The capsule will then release a parachute approximately 32 km (105,000 feet) and descend into the Salt Flats of Utah. If weather is permitting, it will be recovered by helicopter teams and taken to a cleanroom at the Michael Army Air Field, Dugway Proving Ground, for initial processing.

The capsule itself, only weighs 45.7 kilograms (101 pounds) and resembles a mini Apollo capsule.

Not only will it break the record for the fastest spacecraft to return to earth, Stardust Principal Investigator Don Brownlee of the University of Washington, Seattle, says “We are nearing the end of quite a fantastic voyage – our spacecraft has traveled further than anything from Earth ever has – and come back. He also added that “We went half-way to Jupiter to meet the comet and collect samples from it. But the comet actually came in from the outer edge of the solar system, out beyond the orbit of Neptune, out by Pluto.”

If the capsule makes it safely back to earth, scientists hope to unlock many secrets about the formation of our universe.

“Locked within the cometary particles is unique chemical and physical information that could be the record of the formation of the planets and the materials from which they were made,” said Dr. Don Brownlee, Stardust principal investigator at the University of Washington, Seattle.

“Comets are some of the most informative occupants of the solar system. The more we can learn from science exploration missions like Stardust, the more we can prepare for human exploration to the moon, Mars and beyond,” said Dr. Mary Cleave, associate administrator for NASA’s Science Mission Directorate.

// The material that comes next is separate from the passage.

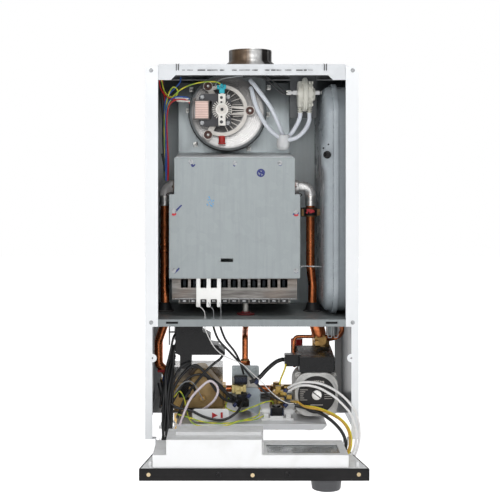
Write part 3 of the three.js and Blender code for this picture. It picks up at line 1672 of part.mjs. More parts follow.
function crossoverPipe() {
  return rod('x', [portDepth, crossoverHeight], blockRight + seat, coldX - inletBodyRadius - seat,
    crossoverRadius, 12);
}

function coldInletValve() {
  const place = [coldX, portDepth];
  return cut(
    join(
      portStub(coldX, tapPortRadius, inletTop),
      rod('z', place, plateHeight + portClearance, inletTop, inletBodyRadius, 16),
      rod('z', place, inletCollarBottom, inletCollarBottom + inletCollarHeight,
        inletCollarRadius, 6),
      rod('z', place, inletTop - inletCapHeight, inletTop + inletCapHeight, inletCapRadius, 6),
      rod('x', [fillDepth, fillHeight], coldX, pumpX - housingRadius - seat, fillRadius, 12),
    ),
    portBore(coldX),
  );
}

function ignitionBox() {
  const height = ignitionTop - ignitionBottom;
  const plan = outline(ignitionShares.map(([across, up]) =>
    [ignitionLeft + across * ignitionWidth, ignitionBottom + up * height]));
  return prism('y', plan, ignitionRear, ignitionFront);
}

// Control panel

function panelPlan(inset) {
  const slope = (casingWidth / 2 - panelRearHalfWidth) / (panelFront - panelRear);
  const halfAt = (depth) => casingWidth / 2 - slope * (panelFront - depth) - inset;
  const [front, rear] = [panelFront - inset, panelRear + inset];
  return outline([[-halfAt(front), front], [halfAt(front), front], [halfAt(rear), rear],
    [-halfAt(rear), rear]]);
}

function panelFascia() {
  return cut(
    prism('z', panelPlan(0), panelFace, panelTop),
    prism('z', panelPlan(panelWall), panelFace + panelWall, panelTop + overrun),
    rod('z', [knobX, knobDepth], panelFace - overrun, panelFace + panelWall + overrun,
      knobShaftRadius + seat, 16),
  );
}

function hingeEar(side) {
  const inner = side * (hingeEarX - hingeGauge);
  const [left, right] = side < 0 ? [-hingeEarX, inner] : [inner, hingeEarX];
  const foot = panelTop + seat;
  const shape = outline([
    [panelRear + hingeEarFoot, panelTop - trayGauge], [panelRear + hingeEarFoot, foot],
    [hingeDepth, hinge + hingeEarRadius], [hingeDepth, hinge - hingeEarRadius],
    [panelRear, foot], [panelRear + panelWall + seat, foot],
    [panelRear + panelWall + seat, panelTop - trayGauge],
  ]);
  return join(
    prism('x', shape, left, right),
    rod('x', [hingeDepth, hinge], left, right, hingeEarRadius, 16),
  );
}

function latchPost(side) {
  const [inner, outer] = [side * postLeft, side * (postLeft + postWidth)];
  return block(Math.min(inner, outer), Math.max(inner, outer), postDepth - postLength / 2,
    postDepth + postLength / 2, panelTop - trayGauge, panelTop + postHeight);
}

function panelTray() {
  const inset = panelWall + seat;
  const foot = panelFace + panelWall + seat;
  const shell = cut(
    prism('z', panelPlan(inset), foot, panelTop),
    prism('z', panelPlan(inset + trayGauge), foot - overrun, panelTop - trayGauge),
  );
  const pinHole = rod('x', [hingeDepth, hinge], -casingWidth / 2, casingWidth / 2,
    hingePinRadius + seat, 12);
  return cut(join(shell, ...bothSides(hingeEar), ...bothSides(latchPost)), pinHole);
}

function tower(inset) {
  const front = panelFront - panelWall - seat;
  const rear = towerRear + inset;
  const lower = outline([
    [towerLeft + inset, front - inset], [towerRightFront - inset, front - inset],
    [towerRightRear - inset, rear], [towerLeft + inset, rear],
  ]);
  const upper = outline([
    [towerCrownLeft + inset, towerStep - inset], [towerRightFront - inset, towerStep - inset],
    [towerRightRear - inset, rear], [towerCrownLeft + inset, rear],
  ]);
  const foot = coverTop - coverWall - (inset > 0 ? overrun : 0);
  return join(
    prism('z', lower, foot, towerTop - inset),
    prism('z', upper, foot, towerCrown - inset),
  );
}

function panelCover() {
  const front = panelFront - panelWall - seat;
  const foot = panelTop + seat;
  return cut(
    join(block(coverLeft, coverRight, coverRear, front, foot, coverTop), tower(0)),
    block(coverLeft + coverWall, coverRight - coverWall, coverRear + coverWall, front - coverWall,
      foot - overrun, coverTop - coverWall),
    tower(coverWall),
    block(windowLeft, windowRight, windowRear, windowFront, coverTop - coverWall - overrun,
      coverTop + overrun),
  );
}

function panelWindow() {
  const top = coverTop - coverWall - seat;
  return block(windowLeft - windowRim, windowRight + windowRim, windowRear - windowRim,
    windowFront + windowRim, top - windowThickness, top);
}

function panelBoard() {
  const top = coverTop - coverWall - boardDrop;
  const foot = panelTop + seat;
  const terminals = block(terminalLeft, terminalLeft + terminalWidth, terminalFront - terminalDepth,
    terminalFront, top - boardThickness / 2, top + terminalHeight);
  const posts = [windowLeft, windowRight].flatMap((x) => [windowRear, windowFront].map((depth) =>
    rod('z', [x, depth], foot, top - boardThickness / 2, boardPostRadius, 8)));
  return join(
    block(windowLeft - windowRim, windowRight + windowRim, windowRear - windowRim,
      windowFront + windowRim, top - boardThickness, top),
    terminals,
    ...posts,
  );
}

function panelKnob() {
  const place = [knobX, knobDepth];
  const top = panelFace - seat;
  const bottom = top - knobLength;
  return cut(
    join(
      rod('z', place, bottom, top, knobFaceRadius, 28, knobRadius),
      rod('z', place, bottom, panelFace + knobShaftLength, knobShaftRadius, 12),
    ),
    block(knobX - knobMarkWidth / 2, knobX + knobMarkWidth / 2, knobDepth,
      knobDepth + knobMarkLength, bottom - overrun, bottom + knobMarkDepth),
  );
}

// Leads

function panelHarness() {
  const start = [coverLeft + harnessInset, coverRear - seat, coverTop - harnessLift];
  const end = [ignitionLeft - harnessRadius - 2 * seat, ignitionFront - harnessSetback, harnessTop];
  return lead([start, ...between(start, end, harnessShares), end], harnessRadius, 15, 10);
}

function pumpLead() {
  const start = [terminalBoxLeft - plugWidth - seat, (plugRear + plugFront) / 2,
    (plugBottom + plugTop) / 2];
  const end = [gasX + pumpLeadShift, gasCoilFront + pumpLeadProud,
    gasCoilTop - 2 * pumpLeadRadius];
  const straight = [start[0] - pumpLeadRadius / 2, start[1], start[2]];
  return lead([start, straight, ...between(start, end, pumpLeadShares), end], pumpLeadRadius, 12);
}

// Assembly

const finishes = {
  lacquer: { colour: 0xe4e6e8, roughness: 0.4, metalness: 0.1 },
  galvanised: { colour: 0xb4babc, roughness: 0.5, metalness: 0.6 },
  steel: { colour: 0xb8b4ae, roughness: 0.3, metalness: 1 },
  castAlloy: { colour: 0xc4c0b6, roughness: 0.5, metalness: 0.7 },
  cream: { colour: 0xe0d6c6, roughness: 0.55 },
  laminate: { colour: 0x2c2c2e, roughness: 0.6, metalness: 0.4 },
  bobbin: { colour: 0xd8a49a, roughness: 0.6 },
  copper: { colour: 0xb8683e, roughness: 0.3, metalness: 1 },
  brass: { colour: 0xb48c46, roughness: 0.35, metalness: 1 },
  nickel: { colour: 0xdcdcda, roughness: 0.2, metalness: 1 },
  ceramic: { colour: 0xe8e6e0, roughness: 0.5 },
  black: { colour: 0x1c1c1e, roughness: 0.55 },
  red: { colour: 0xb41e22, roughness: 0.5 },
  vessel: { colour: 0xc8cccf, roughness: 0.4, metalness: 0.2 },
  white: { colour: 0xeceded, roughness: 0.5 },
  glassy: { colour: 0xe6eef0, roughness: 0.12, opacity: 0.35 },
  silicone: { colour: 0xdfe3ea, roughness: 0.35 },
  board: { colour: 0x7c8484, roughness: 0.6 },
  goldShell: { colour: 0x9c8048, roughness: 0.45, metalness: 0.5 },
  regulator: { colour: 0xe2cc84, roughness: 0.5 },
};

const boiler = new THREE.Group();
boiler.name = 'gas_boiler';
boiler.position.set(0, 0, -hangHeight);

function place(name, body, finish) {
  boiler.add(part(name, body, finishes[finish]));
}

const side = sidePanel();
place('left_side_panel', mirrored(side), 'lacquer');
place('right_side_panel', side, 'lacquer');
place('top_panel', topPanel(), 'lacquer');
place('back_panel', backPanel(), 'galvanised');
place('chamber_floor', chamberFloor(), 'galvanised');
place('lower_rail', lowerRail(), 'galvanised');
place('bottom_plate', bottomPlate(), 'galvanised');
place('flue_collar', flueCollar(), 'steel');
place('smoke_hood', smokeHood(), 'galvanised');
place('fan_scroll', fanScroll(), 'galvanised');
place('fan_front_plate', fanFrontPlate(), 'galvanised');
place('fan_impeller', fanImpeller(), 'galvanised');
place('fan_rotor', fanRotor(), 'laminate');
place('fan_motor_bracket', fanMotorBracket(), 'cream');
place('fan_motor_core', fanMotorCore(), 'laminate');
place('fan_coil', fanCoil(), 'bobbin');
place('fan_bearing_bridge', fanBearingBridge(), 'cream');
place('combustion_cover', combustionCover(), 'galvanised');
place('combustion_box', combustionBox(), 'galvanised');
place('heat_exchanger', heatExchanger(), 'copper');
place('burner', burner(), 'steel');
place('gas_manifold', gasManifold(), 'castAlloy');
place('electrode_block', electrodeBlock(), 'ceramic');
place('left_elbow', elbow(-1, leftPipeX), 'nickel');
place('right_elbow', elbow(1, rightPipeX), 'nickel');
place('left_pipe', leftPipe(), 'copper');
place('right_pipe', rightPipe(), 'copper');
place('limit_thermostat', limitThermostat(), 'black');
place('expansion_vessel', expansionVessel(), 'vessel');
place('vessel_pipe', vesselPipe(), 'copper');
place('pressure_switch', pressureSwitch(), 'white');
place('pressure_switch_bracket', pressureSwitchBracket(), 'galvanised');
place('sensing_hose_lower', sensingHose(0), 'silicone');
place('sensing_hose_upper', sensingHose(1), 'silicone');
place('condensate_capsule', condensateCapsule(), 'silicone');
place('pump_motor', pumpMotor(), 'castAlloy');
place('pump_terminal_box', pumpTerminalBox(), 'black');
place('pump_volute', pumpVolute(), 'castAlloy');
place('return_manifold', returnManifold(), 'brass');
place('relief_tube', reliefTube(), 'copper');
place('safety_valve', safetyValve(), 'black');
place('safety_valve_knob', safetyValveKnob(), 'red');
place('gas_valve', gasValve(), 'castAlloy');
place('gas_coil', gasCoil(), 'black');
place('gas_regulator', gasRegulator(), 'regulator');
place('gas_pipe', gasPipe(), 'copper');
place('left_manifold', leftManifold(), 'brass');
place('diverter_dome', diverterDome(), 'goldShell');
place('plate_exchanger', plateExchanger(), 'steel');
place('crossover_pipe', crossoverPipe(), 'copper');
place('cold_inlet_valve', coldInletValve(), 'brass');
place('ignition_box', ignitionBox(), 'black');
place('panel_fascia', panelFascia(), 'black');
place('panel_tray', panelTray(), 'white');
place('panel_cover', panelCover(), 'white');
place('panel_window', panelWindow(), 'glassy');
place('panel_board', panelBoard(), 'board');
place('panel_knob', panelKnob(), 'black');
place('panel_harness', panelHarness(), 'black');
place('pump_lead', pumpLead(), 'black');

export default boiler;
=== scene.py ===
"""A wall-hung gas boiler with its cover off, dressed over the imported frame."""

import json
import math

import bmesh
import bpy
from mathutils import Matrix, Vector

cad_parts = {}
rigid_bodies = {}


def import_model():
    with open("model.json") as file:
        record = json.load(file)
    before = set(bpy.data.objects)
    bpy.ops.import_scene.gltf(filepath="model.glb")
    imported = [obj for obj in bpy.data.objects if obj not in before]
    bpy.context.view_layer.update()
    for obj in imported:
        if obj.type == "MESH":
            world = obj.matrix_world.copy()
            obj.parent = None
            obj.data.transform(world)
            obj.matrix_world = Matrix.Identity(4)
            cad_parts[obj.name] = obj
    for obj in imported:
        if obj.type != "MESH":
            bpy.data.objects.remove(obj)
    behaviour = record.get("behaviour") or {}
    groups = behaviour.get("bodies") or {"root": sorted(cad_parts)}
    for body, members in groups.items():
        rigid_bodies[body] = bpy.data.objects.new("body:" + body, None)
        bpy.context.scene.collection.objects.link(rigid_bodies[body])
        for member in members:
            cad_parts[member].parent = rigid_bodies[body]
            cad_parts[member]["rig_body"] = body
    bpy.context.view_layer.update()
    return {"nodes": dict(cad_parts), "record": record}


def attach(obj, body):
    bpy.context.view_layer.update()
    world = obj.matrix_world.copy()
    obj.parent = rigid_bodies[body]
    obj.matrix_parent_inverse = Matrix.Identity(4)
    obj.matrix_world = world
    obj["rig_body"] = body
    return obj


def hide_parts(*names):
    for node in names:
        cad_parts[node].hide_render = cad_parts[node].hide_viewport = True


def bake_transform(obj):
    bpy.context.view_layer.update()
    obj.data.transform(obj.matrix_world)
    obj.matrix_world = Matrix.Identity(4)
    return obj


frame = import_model()
NODES = frame["nodes"]

MILLIMETRE = 0.001
HANG_HEIGHT = 650
UP = (0, 0, 1)
OUT = (0, -1, 0)
RIGHT = (1, 0, 0)


def at(x, depth, height):
    """A point from millimetres across, out from the wall and above the casing's lower edge."""
    return Vector((x, -depth, height - HANG_HEIGHT)) * MILLIMETRE


# Camera


def make_camera():
    camera = bpy.data.objects.new("photo_camera", bpy.data.cameras.new("photo_camera"))
    bpy.context.scene.collection.objects.link(camera)
    camera.location = at(-55, 2280, 490.7)
    camera.rotation_euler = (math.radians(90), 0, 0)
    camera.data.lens = 77
    camera.data.sensor_width = 36
    camera.data.shift_x = 0.055
    camera.data.shift_y = -0.146
    camera.data.clip_end = 30
    bpy.context.scene.camera = camera


make_camera()


# Shaping helpers, whose places and sizes are in millimetres


def add_mesh(name, mesh):
    piece = bpy.data.objects.new(name, mesh)
    bpy.context.scene.collection.objects.link(piece)
    return piece


def shade(bm, angle):
    """Smooth faces, with a crease along each edge that is sharper than the angle."""
    for face in bm.faces:
        face.smooth = True
    for edge in sharp_edges(bm, angle):
        edge.smooth = False


def sharp_edges(bm, angle):
    limit = math.radians(angle)
    return [e for e in bm.edges if len(e.link_faces) == 2 and e.calc_face_angle(0) > limit]


def as_piece(name, bm):
    mesh = bpy.data.meshes.new(name)
    bm.to_mesh(mesh)
    bm.free()
    return add_mesh(name, mesh)


def finished(name, bm, angle=35):
    """A piece from a bmesh, smooth except along edges sharper than the angle."""
    bmesh.ops.recalc_face_normals(bm, faces=bm.faces)
    shade(bm, angle)
    return as_piece(name, bm)


def stations_through(places, count):
    """Evenly spread points, in metres, on a smooth curve through the given places."""
    points = [at(*place) for place in places]
    spans = len(points) - 1
    padded = [2 * points[0] - points[1], *points, 2 * points[-1] - points[-2]]
    steps = max(3, round(count / spans))
    found = []
    for i in range(spans):
        a, b, c, d = padded[i : i + 4]
        for step in range(steps):
            t = step / steps
            bend = (2 * a - 5 * b + 4 * c - d) * t**2 + (3 * b - a - 3 * c + d) * t**3
            found.append((2 * b + (c - a) * t + bend) / 2)
    found.append(points[-1].copy())
    return found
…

Stardust is bringing back the first samples of contemporary interstellar dust ever collected, and is also the first mission to return samples from a comet, as well as the first sample return mission from the Galaxy. Not one grain of contemporary interstellar dust grain has ever been examined in a laboratory before.

“We think a significant fraction of comets will be stardust particles actually older than Earth and older than the Sun, and for drama the stars, and the way you identify those is by their isotopic ratios,” Stardust Principal Investigator Don Brownlee said. “There are fabulous tools now to analyze these and a very anxious group of scientists waiting for these samples.”

Stardust’s main mission was to capture dust particles from comet Wild 2, but it is also believed to have captured dust from distant stars, perhaps created in supernova explosions less than 10 million years ago.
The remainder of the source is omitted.